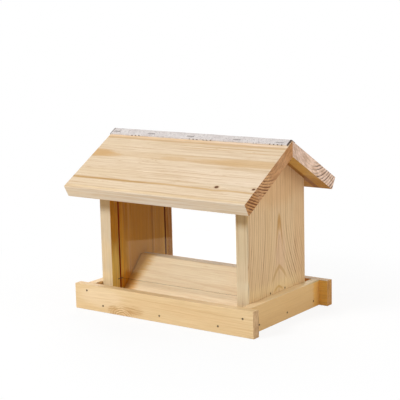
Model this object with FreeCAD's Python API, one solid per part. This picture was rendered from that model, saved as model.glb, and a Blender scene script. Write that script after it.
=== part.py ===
import FreeCAD, Part
import math
import os

from FreeCAD import Vector

# Timber: all sizes are in millimetres and all angles in degrees
board_thickness = 18.0
roof_board_thickness = 17.5
tray_board_thickness = 12.5
eased_edge = 1.0

# Tray: a floor board inside a frame of four upright boards
tray_height = 35.0
trough_width = 15.5
tray_end_overhang = 12.5

# House: two gable boards that stand on the floor
house_length = 240.0
gable_width = 137.0

# Roof: two boards mitred at the ridge, the rear one a little narrower
ridge_height = 235.0
roof_pitch = 30.0
roof_end_overhang = 25.0
front_roof_slope = 128.0
rear_roof_slope = 124.0

# Clear panes in grooves of the gables
pane_thickness = 2.0
pane_line = 51.5
pane_side_play = 0.5
pane_end_play = 0.5
pane_lift_play = 2.5
pane_seat_gap = 0.2
groove_depth = 5.0
seed_gap_height = 20.0

# Seed spreader: two sloping boards that meet over the middle of the floor
spreader_pitch = 47.6
spreader_foot = 47.4
spreader_flat = 12.6
spreader_end_gap = 0.25

# Ridge strip of roofing felt
felt_thickness = 1.6
felt_flank = 13.0

# Staples of flat wire
wire_width = 1.2
wire_thickness = 0.6
ridge_staple_crown = 11.0
ridge_staple_leg = 9.0
ridge_staple_count = 5
ridge_staple_inset = 12.0
ridge_staple_line = 7.0
ridge_staple_drift = (-3.0, -8.5, -9.5, -2.0, -3.0)
pane_staple_crown = 10.0
pane_staple_leg = 6.0

# Brads: headed pins of flat wire, set a little below the wood with the head along the grain
brad_head_length = 2.2
brad_head_height = 1.0
brad_wire_length = 1.3
brad_width = 1.4
brad_length = 30.0
brad_point_length = 2.0
brad_set_depth = 0.8

# Places of the brads
floor_brad_inset = 50.5
floor_brad_drift = (-2.5, -1.5, -3.0)
end_brad_height = 25.5
end_brad_drift = (1.5, 3.0)
end_brad_rise = 1.5
side_brad_inset = 17.5
side_brad_drift = 2.5
spreader_brad_offset = 17.5
roof_brad_inset = 22.0

# Countersunk screws up through the floor into the gables
screw_head_diameter = 7.0
screw_head_height = 2.4
screw_shank_diameter = 3.5
screw_length = 35.0
screw_point_length = 4.0
screw_set_depth = 0.3
screw_inset = 30.0

# Play around brads, screws and staple legs in their holes, and how far a cut runs past a face
hole_play = 0.05
cut_overrun = 2.0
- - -
▸ WHAT THIS TASK INVOLVES
Word for word, reproduce the listing above from its start up to and including the line that has "eased_edge = 1.0". Give only those lines.

▸ WORKED ANSWER
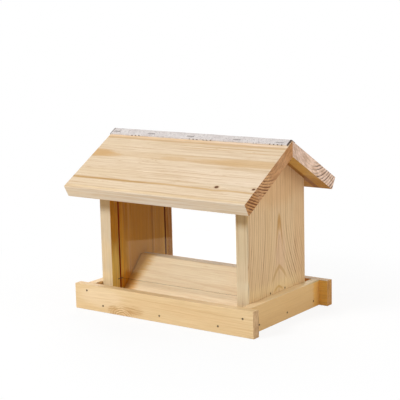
Model this object with FreeCAD's Python API, one solid per part. This picture was rendered from that model, saved as model.glb, and a Blender scene script. Write that script after it.
=== part.py ===
import FreeCAD, Part
import math
import os

from FreeCAD import Vector

# Timber: all sizes are in millimetres and all angles in degrees
board_thickness = 18.0
roof_board_thickness = 17.5
tray_board_thickness = 12.5
eased_edge = 1.0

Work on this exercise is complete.